→ **TASK DETAILS**
Among the lines below, keep only those from the one containing "Continue the FreeCAD" through the one containing "return screw.cut(socket)", and reproduce them exactly.

-- START STORED RECORDS --

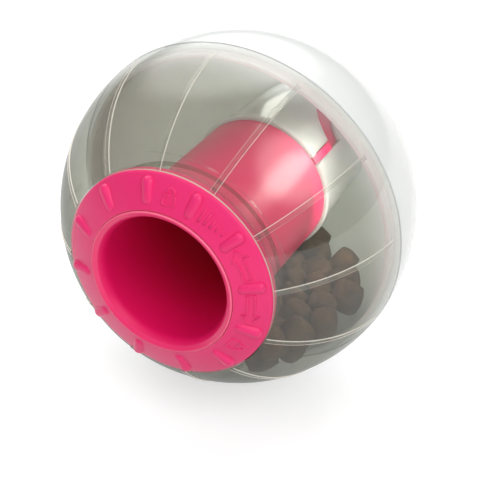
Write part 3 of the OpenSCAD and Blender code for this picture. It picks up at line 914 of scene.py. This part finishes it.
# Studio: a white table and a pale surround with two soft patches, one high behind
# the ball and one at its right. Two soft lamps stand in front. Three weak ones in
# the ball are the light that a thin white wall lets through to the inside.
TABLE_SIZE = 3
TABLE_GREY = 0.55
TABLE_ROUGH = 0.9
TABLE_GLOW = 0.55
PALE_LEVEL = 0.38
SOFT_PATCHES = (
    {"towards": (-0.42, 0.63, 0.65), "full": 0.94, "faded": 0.76, "strength": 2.45},
    {"towards": (0.678, -0.136, 0.722), "full": 0.99, "faded": 0.88, "strength": 2.5},
)
bpy.ops.mesh.primitive_plane_add(size=TABLE_SIZE, location=(0, 0, -BALL_R))
table = bpy.context.object
table.name = "table"
table_white = bpy.data.materials.new("table_white")
table_white.use_nodes = True
nodes, links = table_white.node_tree.nodes, table_white.node_tree.links
nodes["Principled BSDF"].inputs["Base Color"].default_value = (TABLE_GREY, TABLE_GREY, TABLE_GREY, 1)
nodes["Principled BSDF"].inputs["Roughness"].default_value = TABLE_ROUGH
ray = nodes.new("ShaderNodeLightPath")
seen = nodes.new("ShaderNodeMath")
seen.operation = "MAXIMUM"
links.new(ray.outputs["Is Camera Ray"], seen.inputs[0])
links.new(ray.outputs["Is Glossy Ray"], seen.inputs[1])
lift = nodes.new("ShaderNodeMath")
lift.operation = "MULTIPLY"
lift.inputs[1].default_value = TABLE_GLOW
links.new(seen.outputs["Value"], lift.inputs[0])
nodes["Principled BSDF"].inputs["Emission Color"].default_value = (1, 1, 1, 1)
links.new(lift.outputs["Value"], nodes["Principled BSDF"].inputs["Emission Strength"])
table.data.materials.append(table_white)

surround = bpy.data.worlds.new("surround")
bpy.context.scene.world = surround
surround.use_nodes = True
nodes, links = surround.node_tree.nodes, surround.node_tree.links
bearing = nodes.new("ShaderNodeTexCoord")
total = nodes.new("ShaderNodeMath")
total.operation = "ADD"
total.inputs[1].default_value = PALE_LEVEL
patch_light = nodes.new("ShaderNodeMath")
patch_light.operation = "ADD"
for number, patch in enumerate(SOFT_PATCHES):
    lean = nodes.new("ShaderNodeVectorMath")
    lean.operation = "DOT_PRODUCT"
    lean.inputs[1].default_value = Vector(patch["towards"]).normalized()
    links.new(bearing.outputs["Generated"], lean.inputs[0])
    softbox = nodes.new("ShaderNodeMapRange")
    softbox.interpolation_type = "SMOOTHERSTEP"
    softbox.inputs["From Min"].default_value = patch["faded"]
    softbox.inputs["From Max"].default_value = patch["full"]
    softbox.inputs["To Max"].default_value = patch["strength"]
    links.new(lean.outputs["Value"], softbox.inputs["Value"])
    links.new(softbox.outputs["Result"], patch_light.inputs[number])
links.new(patch_light.outputs["Value"], total.inputs[0])
ray = nodes.new("ShaderNodeLightPath")
level = nodes.new("ShaderNodeMix")
links.new(ray.outputs["Is Camera Ray"], level.inputs["Factor"])
links.new(total.outputs["Value"], level.inputs["A"])
level.inputs["B"].default_value = 1
nodes["Background"].inputs["Color"].default_value = (1, 1, 1, 1)
links.new(level.outputs["Result"], nodes["Background"].inputs["Strength"])

# Name, place, aim, size and power of each lamp, and whether mirrors show it.
for name, place, aim, size, power, mirrored in (
    ("front_right_light", (0.62, -0.73, 0.5), (0, 0, 0), 0.6, 3.1, False),
    ("front_top_light", (-0.15, -0.6, 0.8), (0, 0, 0), 0.6, 2.1, False),
    ("glow_right", (0.029, 0.02, 0.0245), (0.0163, 0.0022, 0.0162), 0.018, 0.008, True),
    ("glow_low", (0.036, 0.012, -0.002), (0.0114, 0.0483, -0.0187), 0.02, 0.006, False),
    ("glow_top", (-0.0075, 0.0425, 0.0294), (-0.0008, 0.0318, 0.022), 0.014, 0.0033, True),
):
    bpy.ops.object.light_add(type="AREA", location=place)
    lamp = bpy.context.object
    lamp.name = name
    lamp.data.size = size
    lamp.data.energy = power
    lamp.visible_camera = False
    lamp.visible_glossy = mirrored
    lamp.rotation_euler = (Vector(place) - Vector(aim)).to_track_quat("Z", "Y").to_euler()

bpy.ops.object.camera_add()
camera = bpy.context.object
camera.matrix_world = Matrix((
    (0.8838, -0.2542, 0.3929, 0.26409),
    (0.4679, 0.4801, -0.7420, -0.49477),
    (0.0, 0.8396, 0.5432, 0.34794),
    (0, 0, 0, 1),
))
camera.data.lens = 156.5
camera.data.sensor_width = 36
camera.data.clip_start = 0.01
bpy.context.scene.camera = camera
bpy.context.scene.view_settings.view_transform = "Standard"
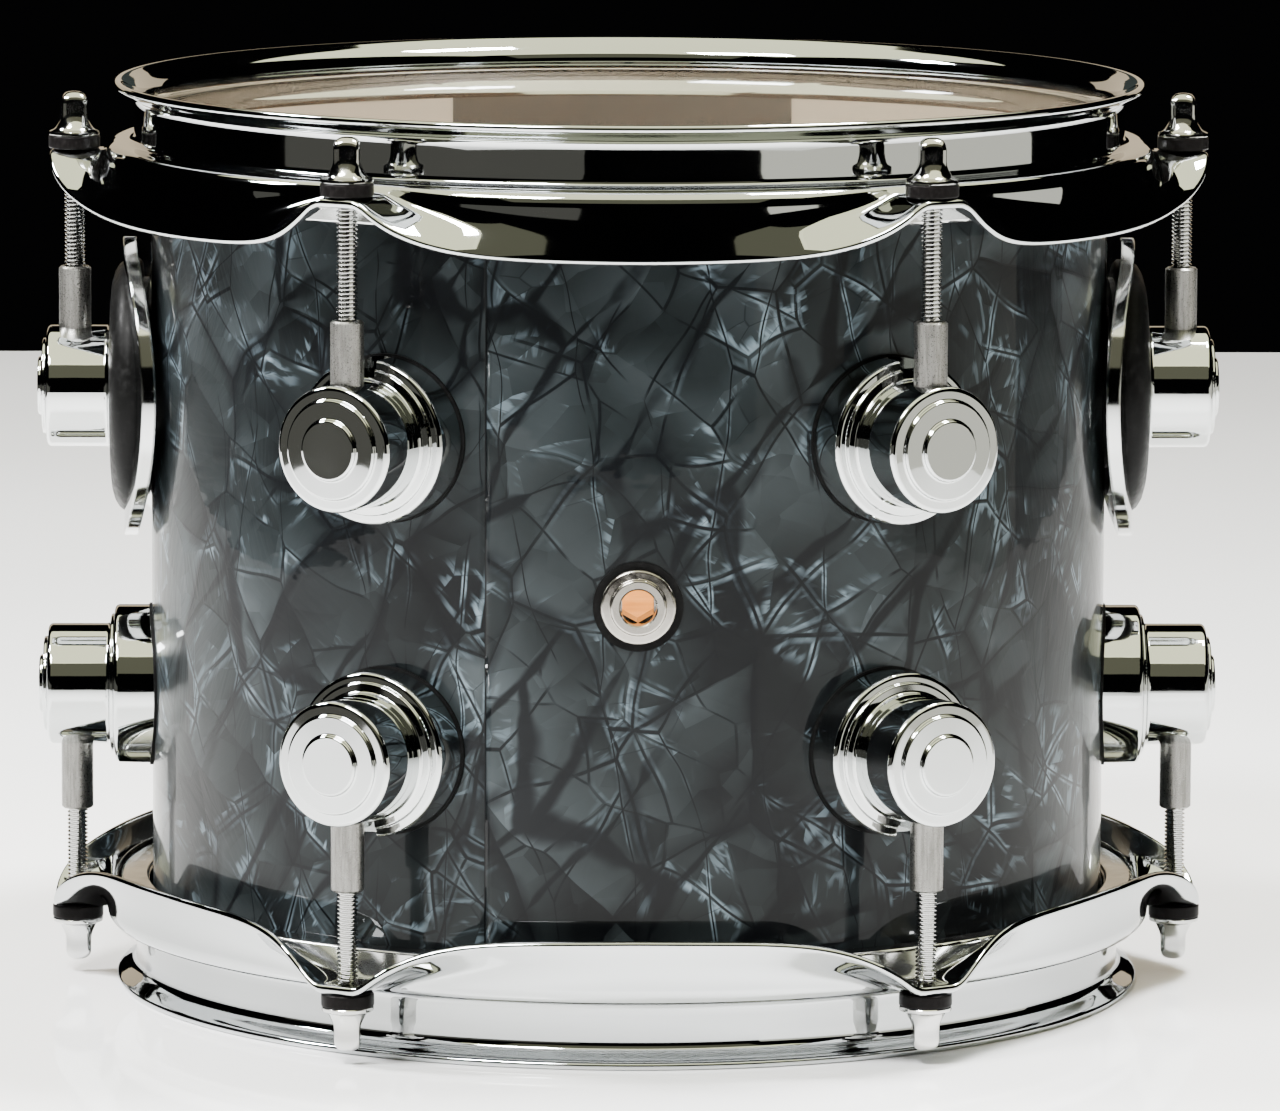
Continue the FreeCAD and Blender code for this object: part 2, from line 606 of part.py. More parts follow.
def make_bracket_screw(x, z):
    """A button-head screw through foot plate and pad, into the band."""
    end = SHELL_RADIUS + 0.3
    screw = along_y([(end, 0), (end, 2.5), (FOOT_FACE, 2.5), (FOOT_FACE, 4.3, 0.3),
                     (FOOT_FACE + 2.5, 3.4, 1.2), (FOOT_FACE + 2.5, 0)], x, z)
    socket = Part.makeCylinder(1.5, 3, Vector(x, FOOT_FACE + 0.9, z), Vector(0, 1, 0))
    return screw.cut(socket)


# ------------------------------------------------------------------ write one file for each piece
def pieces():
    found = {}
    batter_seat = DRUM_HEIGHT - BATTER_DROPS["shoulder"] - HOOP_THICKNESS - SEAT_GAP
    resonant_seat = DRUM_HEIGHT - RESONANT_DROPS["shoulder"] - HOOP_THICKNESS - SEAT_GAP
    found["shell"] = make_shell()
    found["finish_wrap"] = make_wrap()
    found["batter_hoop"] = make_hoop(BATTER_DROPS)
    found["resonant_hoop"] = flipped(make_hoop(RESONANT_DROPS), DRUM_HEIGHT)
    found["batter_head_film"] = make_film(batter_seat)
    found["batter_flesh_hoop"] = make_flesh_hoop(batter_seat)
    found["resonant_head_film"] = flipped(make_film(resonant_seat), DRUM_HEIGHT)
    found["resonant_flesh_hoop"] = flipped(make_flesh_hoop(resonant_seat), DRUM_HEIGHT)

    for name, maker in (("vent_grommet", make_vent_grommet), ("vent_gasket", make_vent_gasket),
                        ("vent_nut", make_vent_nut)):
        found[name] = turned_to(maker().translated(Vector(0, 0, VENT_Z)), 0)

    upper_lug = make_lug().translated(Vector(0, 0, UPPER_LUG_Z))
    lower_lug = flipped(make_lug(), 0).translated(Vector(0, 0, LOWER_LUG_Z))
    upper_ear = DRUM_HEIGHT - BATTER_DROPS["ear"]
    lower_ear_flipped = DRUM_HEIGHT - RESONANT_DROPS["ear"]
    on_circle = Vector(ROD_CIRCLE, 0, 0)
    upper_rod = make_rod(upper_ear + WASHER_THICKNESS + 0.05).translated(on_circle)
    lower_rod = flipped(make_rod(lower_ear_flipped + WASHER_THICKNESS + 0.05), DRUM_HEIGHT).translated(on_circle)
    for i, azimuth in enumerate(rod_azimuths(), 1):
        found[f"upper_lug_{i}"] = turned_to(upper_lug, azimuth)
        found[f"lower_lug_{i}"] = turned_to(lower_lug, azimuth)
        found[f"top_rod_{i}"] = turned_to(upper_rod, azimuth)
        found[f"bottom_rod_{i}"] = turned_to(lower_rod, azimuth)

    upper_washer = make_rod_washer(upper_ear).translated(on_circle)
    lower_washer = flipped(make_rod_washer(lower_ear_flipped), DRUM_HEIGHT).translated(on_circle)
    upper_receiver = make_receiver(UPPER_LUG_Z, UPPER_RECEIVER_END).translated(on_circle)
    lower_receiver = flipped(make_receiver(0, LOWER_LUG_Z - LOWER_RECEIVER_END), LOWER_LUG_Z)
    lower_receiver = lower_receiver.translated(on_circle)
    rings = {
        "top_rod_washers": upper_washer,
        "bottom_rod_washers": lower_washer,
        "upper_receivers": upper_receiver,
        "lower_receivers": lower_receiver,
    }
    for row, height in (("upper", UPPER_LUG_Z), ("lower", LOWER_LUG_Z)):
        lift = Vector(0, 0, height)
        rings[f"{row}_lug_gaskets"] = make_lug_gasket().translated(lift)
        rings[f"{row}_lug_screws"] = make_lug_screw().translated(lift)
        rings[f"{row}_lug_screw_washers"] = make_lug_washer().translated(lift)
    for name, shape in rings.items():
        found[name] = group([turned_to(shape, azimuth) for azimuth in rod_azimuths()])

    rubber = make_eye_rubber().translated(Vector(0, 0, UPPER_LUG_Z))
    found["suspension_band"] = make_band()
    found["right_eye_rubber"] = rubber
    found["left_eye_rubber"] = turned_to(rubber, -90)
    found["bracket_gasket"] = make_bracket_gasket()
    found["clamp_base"] = make_clamp_base()
    found["clamp_jaw"] = make_clamp_jaw()
    found["clamp_stud"] = make_clamp_stud()
    found["clamp_guide_pin"] = make_guide_pin()
    found["wing_nut_washer"] = make_nut_washer()
    found["wing_nut"] = make_wing_nut()
    found["bracket_screws"] = group([make_bracket_screw(x, z) for x, z in bracket_screw_places()])
    return found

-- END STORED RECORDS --

→ **RESULT**
Continue the FreeCAD and Blender code for this object: part 2, from line 606 of part.py. More parts follow.
def make_bracket_screw(x, z):
    """A button-head screw through foot plate and pad, into the band."""
    end = SHELL_RADIUS + 0.3
    screw = along_y([(end, 0), (end, 2.5), (FOOT_FACE, 2.5), (FOOT_FACE, 4.3, 0.3),
                     (FOOT_FACE + 2.5, 3.4, 1.2), (FOOT_FACE + 2.5, 0)], x, z)
    socket = Part.makeCylinder(1.5, 3, Vector(x, FOOT_FACE + 0.9, z), Vector(0, 1, 0))
    return screw.cut(socket)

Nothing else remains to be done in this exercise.